▶ **Required work**
Copy out each line below exactly as it appears.

● ● ● ● ● ● ●

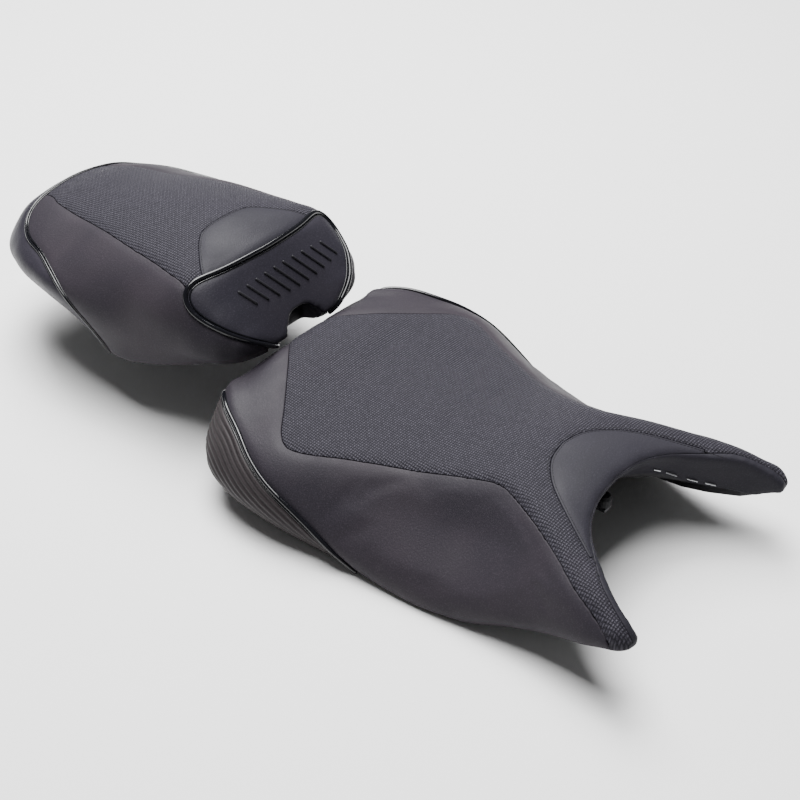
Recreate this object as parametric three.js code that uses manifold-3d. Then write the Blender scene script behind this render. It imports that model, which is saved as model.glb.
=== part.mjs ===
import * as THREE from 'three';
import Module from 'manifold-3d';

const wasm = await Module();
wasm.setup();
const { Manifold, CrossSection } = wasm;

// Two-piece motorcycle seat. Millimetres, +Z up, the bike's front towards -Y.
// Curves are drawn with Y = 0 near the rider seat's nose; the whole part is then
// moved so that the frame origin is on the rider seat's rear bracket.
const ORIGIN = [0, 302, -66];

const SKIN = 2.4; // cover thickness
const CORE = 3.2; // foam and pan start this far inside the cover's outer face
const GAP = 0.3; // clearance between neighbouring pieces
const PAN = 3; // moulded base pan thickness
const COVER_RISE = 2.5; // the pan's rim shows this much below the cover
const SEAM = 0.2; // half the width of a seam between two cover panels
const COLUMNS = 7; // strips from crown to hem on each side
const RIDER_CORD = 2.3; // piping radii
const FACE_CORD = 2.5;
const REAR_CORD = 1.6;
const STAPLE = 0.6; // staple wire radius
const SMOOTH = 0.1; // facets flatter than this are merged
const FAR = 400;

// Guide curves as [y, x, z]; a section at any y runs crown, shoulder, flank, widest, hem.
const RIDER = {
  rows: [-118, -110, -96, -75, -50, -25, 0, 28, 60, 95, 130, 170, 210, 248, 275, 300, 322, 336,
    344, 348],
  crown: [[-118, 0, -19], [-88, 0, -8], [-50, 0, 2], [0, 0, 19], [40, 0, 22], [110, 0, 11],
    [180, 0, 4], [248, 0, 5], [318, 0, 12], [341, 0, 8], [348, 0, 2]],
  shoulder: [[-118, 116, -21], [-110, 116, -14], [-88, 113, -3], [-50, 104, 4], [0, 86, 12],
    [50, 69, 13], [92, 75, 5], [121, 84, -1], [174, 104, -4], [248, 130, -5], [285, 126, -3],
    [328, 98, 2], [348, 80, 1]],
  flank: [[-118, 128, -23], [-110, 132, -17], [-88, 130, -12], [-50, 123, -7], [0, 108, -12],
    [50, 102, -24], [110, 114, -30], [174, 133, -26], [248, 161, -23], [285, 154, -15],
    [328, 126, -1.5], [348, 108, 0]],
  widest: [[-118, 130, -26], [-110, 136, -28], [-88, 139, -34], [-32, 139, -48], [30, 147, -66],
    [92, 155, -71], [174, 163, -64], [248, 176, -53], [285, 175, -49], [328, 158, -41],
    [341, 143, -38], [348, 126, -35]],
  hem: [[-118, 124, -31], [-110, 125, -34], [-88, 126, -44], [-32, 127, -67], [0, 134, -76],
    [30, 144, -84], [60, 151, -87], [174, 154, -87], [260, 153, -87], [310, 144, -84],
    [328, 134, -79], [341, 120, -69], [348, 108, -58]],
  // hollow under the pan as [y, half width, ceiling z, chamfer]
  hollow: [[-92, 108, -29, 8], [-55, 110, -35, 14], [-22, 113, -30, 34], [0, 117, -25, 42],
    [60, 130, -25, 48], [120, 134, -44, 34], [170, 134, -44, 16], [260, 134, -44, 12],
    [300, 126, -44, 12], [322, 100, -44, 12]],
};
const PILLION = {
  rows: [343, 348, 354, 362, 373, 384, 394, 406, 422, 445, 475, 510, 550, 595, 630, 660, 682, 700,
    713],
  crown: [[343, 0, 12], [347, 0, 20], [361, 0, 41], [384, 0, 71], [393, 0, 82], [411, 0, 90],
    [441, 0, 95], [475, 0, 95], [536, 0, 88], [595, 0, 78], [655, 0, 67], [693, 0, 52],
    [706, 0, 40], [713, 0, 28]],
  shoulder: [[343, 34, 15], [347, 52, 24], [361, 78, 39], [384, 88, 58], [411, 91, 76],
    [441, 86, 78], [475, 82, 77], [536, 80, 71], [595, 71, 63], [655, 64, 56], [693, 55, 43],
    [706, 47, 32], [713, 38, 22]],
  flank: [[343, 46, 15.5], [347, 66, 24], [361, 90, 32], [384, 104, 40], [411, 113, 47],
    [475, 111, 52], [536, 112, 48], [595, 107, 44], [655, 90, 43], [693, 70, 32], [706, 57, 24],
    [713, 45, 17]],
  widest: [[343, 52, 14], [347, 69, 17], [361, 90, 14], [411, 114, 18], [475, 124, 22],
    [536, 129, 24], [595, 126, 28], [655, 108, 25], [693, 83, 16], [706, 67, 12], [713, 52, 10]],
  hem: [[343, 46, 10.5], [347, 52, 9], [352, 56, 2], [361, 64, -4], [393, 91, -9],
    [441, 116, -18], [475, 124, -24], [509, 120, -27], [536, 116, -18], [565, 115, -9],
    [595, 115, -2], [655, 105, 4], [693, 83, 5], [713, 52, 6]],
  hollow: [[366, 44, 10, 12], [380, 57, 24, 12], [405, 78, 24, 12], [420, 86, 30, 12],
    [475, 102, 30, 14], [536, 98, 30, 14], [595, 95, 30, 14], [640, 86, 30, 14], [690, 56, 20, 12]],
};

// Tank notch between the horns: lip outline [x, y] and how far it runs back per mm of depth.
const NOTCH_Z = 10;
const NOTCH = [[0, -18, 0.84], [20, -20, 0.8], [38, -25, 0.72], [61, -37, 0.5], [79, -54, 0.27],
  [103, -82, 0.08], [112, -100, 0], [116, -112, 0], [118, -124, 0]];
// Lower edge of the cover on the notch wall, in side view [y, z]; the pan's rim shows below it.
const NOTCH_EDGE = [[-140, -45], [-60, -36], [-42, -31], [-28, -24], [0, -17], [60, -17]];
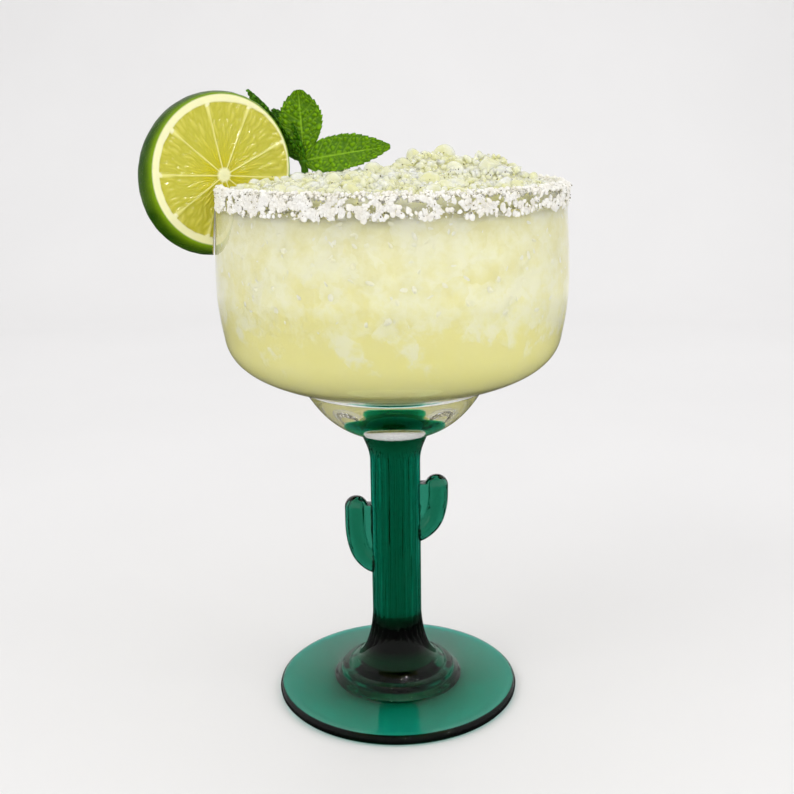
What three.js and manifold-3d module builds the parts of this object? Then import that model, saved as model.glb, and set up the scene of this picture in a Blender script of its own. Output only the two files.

● ● ● ● ● ● ●

▶ **Solution for this problem**
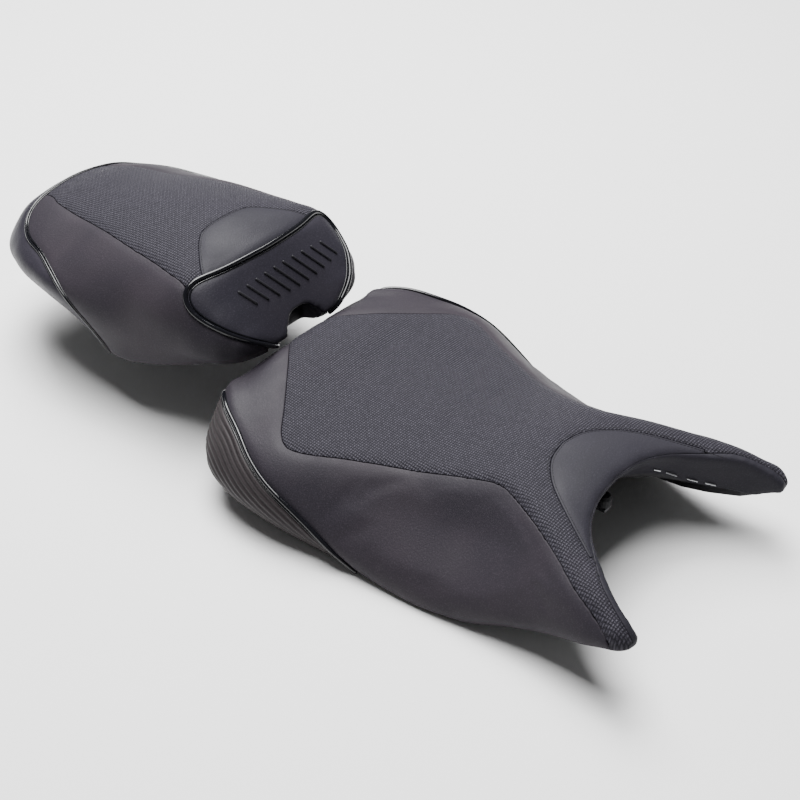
Recreate this object as parametric three.js code that uses manifold-3d. Then write the Blender scene script behind this render. It imports that model, which is saved as model.glb.
=== part.mjs ===
import * as THREE from 'three';
import Module from 'manifold-3d';

const wasm = await Module();
wasm.setup();
const { Manifold, CrossSection } = wasm;

// Two-piece motorcycle seat. Millimetres, +Z up, the bike's front towards -Y.
// Curves are drawn with Y = 0 near the rider seat's nose; the whole part is then
// moved so that the frame origin is on the rider seat's rear bracket.
const ORIGIN = [0, 302, -66];

const SKIN = 2.4; // cover thickness
const CORE = 3.2; // foam and pan start this far inside the cover's outer face
const GAP = 0.3; // clearance between neighbouring pieces
const PAN = 3; // moulded base pan thickness
const COVER_RISE = 2.5; // the pan's rim shows this much below the cover
const SEAM = 0.2; // half the width of a seam between two cover panels
const COLUMNS = 7; // strips from crown to hem on each side
const RIDER_CORD = 2.3; // piping radii
const FACE_CORD = 2.5;
const REAR_CORD = 1.6;
const STAPLE = 0.6; // staple wire radius
const SMOOTH = 0.1; // facets flatter than this are merged
const FAR = 400;

// Guide curves as [y, x, z]; a section at any y runs crown, shoulder, flank, widest, hem.
const RIDER = {
  rows: [-118, -110, -96, -75, -50, -25, 0, 28, 60, 95, 130, 170, 210, 248, 275, 300, 322, 336,
    344, 348],
  crown: [[-118, 0, -19], [-88, 0, -8], [-50, 0, 2], [0, 0, 19], [40, 0, 22], [110, 0, 11],
    [180, 0, 4], [248, 0, 5], [318, 0, 12], [341, 0, 8], [348, 0, 2]],
  shoulder: [[-118, 116, -21], [-110, 116, -14], [-88, 113, -3], [-50, 104, 4], [0, 86, 12],
    [50, 69, 13], [92, 75, 5], [121, 84, -1], [174, 104, -4], [248, 130, -5], [285, 126, -3],
    [328, 98, 2], [348, 80, 1]],
  flank: [[-118, 128, -23], [-110, 132, -17], [-88, 130, -12], [-50, 123, -7], [0, 108, -12],
    [50, 102, -24], [110, 114, -30], [174, 133, -26], [248, 161, -23], [285, 154, -15],
    [328, 126, -1.5], [348, 108, 0]],
  widest: [[-118, 130, -26], [-110, 136, -28], [-88, 139, -34], [-32, 139, -48], [30, 147, -66],
    [92, 155, -71], [174, 163, -64], [248, 176, -53], [285, 175, -49], [328, 158, -41],
    [341, 143, -38], [348, 126, -35]],
  hem: [[-118, 124, -31], [-110, 125, -34], [-88, 126, -44], [-32, 127, -67], [0, 134, -76],
    [30, 144, -84], [60, 151, -87], [174, 154, -87], [260, 153, -87], [310, 144, -84],
    [328, 134, -79], [341, 120, -69], [348, 108, -58]],
  // hollow under the pan as [y, half width, ceiling z, chamfer]
  hollow: [[-92, 108, -29, 8], [-55, 110, -35, 14], [-22, 113, -30, 34], [0, 117, -25, 42],
    [60, 130, -25, 48], [120, 134, -44, 34], [170, 134, -44, 16], [260, 134, -44, 12],
    [300, 126, -44, 12], [322, 100, -44, 12]],
};
const PILLION = {
  rows: [343, 348, 354, 362, 373, 384, 394, 406, 422, 445, 475, 510, 550, 595, 630, 660, 682, 700,
    713],
  crown: [[343, 0, 12], [347, 0, 20], [361, 0, 41], [384, 0, 71], [393, 0, 82], [411, 0, 90],
    [441, 0, 95], [475, 0, 95], [536, 0, 88], [595, 0, 78], [655, 0, 67], [693, 0, 52],
    [706, 0, 40], [713, 0, 28]],
  shoulder: [[343, 34, 15], [347, 52, 24], [361, 78, 39], [384, 88, 58], [411, 91, 76],
    [441, 86, 78], [475, 82, 77], [536, 80, 71], [595, 71, 63], [655, 64, 56], [693, 55, 43],
    [706, 47, 32], [713, 38, 22]],
  flank: [[343, 46, 15.5], [347, 66, 24], [361, 90, 32], [384, 104, 40], [411, 113, 47],
    [475, 111, 52], [536, 112, 48], [595, 107, 44], [655, 90, 43], [693, 70, 32], [706, 57, 24],
    [713, 45, 17]],
  widest: [[343, 52, 14], [347, 69, 17], [361, 90, 14], [411, 114, 18], [475, 124, 22],
    [536, 129, 24], [595, 126, 28], [655, 108, 25], [693, 83, 16], [706, 67, 12], [713, 52, 10]],
  hem: [[343, 46, 10.5], [347, 52, 9], [352, 56, 2], [361, 64, -4], [393, 91, -9],
    [441, 116, -18], [475, 124, -24], [509, 120, -27], [536, 116, -18], [565, 115, -9],
    [595, 115, -2], [655, 105, 4], [693, 83, 5], [713, 52, 6]],
  hollow: [[366, 44, 10, 12], [380, 57, 24, 12], [405, 78, 24, 12], [420, 86, 30, 12],
    [475, 102, 30, 14], [536, 98, 30, 14], [595, 95, 30, 14], [640, 86, 30, 14], [690, 56, 20, 12]],
};

// Tank notch between the horns: lip outline [x, y] and how far it runs back per mm of depth.
const NOTCH_Z = 10;
const NOTCH = [[0, -18, 0.84], [20, -20, 0.8], [38, -25, 0.72], [61, -37, 0.5], [79, -54, 0.27],
  [103, -82, 0.08], [112, -100, 0], [116, -112, 0], [118, -124, 0]];
// Lower edge of the cover on the notch wall, in side view [y, z]; the pan's rim shows below it.
const NOTCH_EDGE = [[-140, -45], [-60, -36], [-42, -31], [-28, -24], [0, -17], [60, -17]];
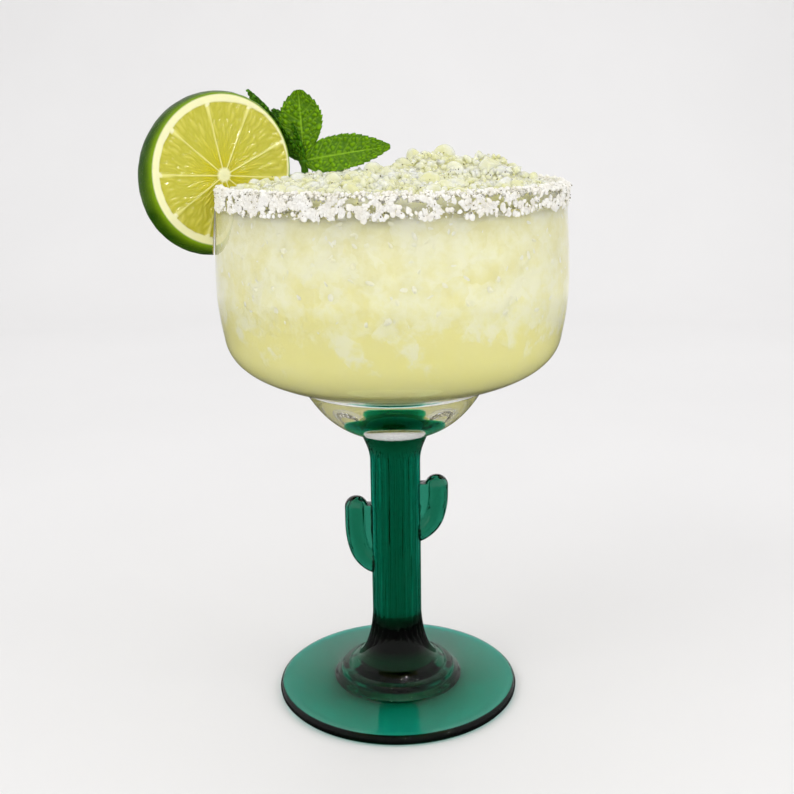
What three.js and manifold-3d module builds the parts of this object? Then import that model, saved as model.glb, and set up the scene of this picture in a Blender script of its own. Output only the two files.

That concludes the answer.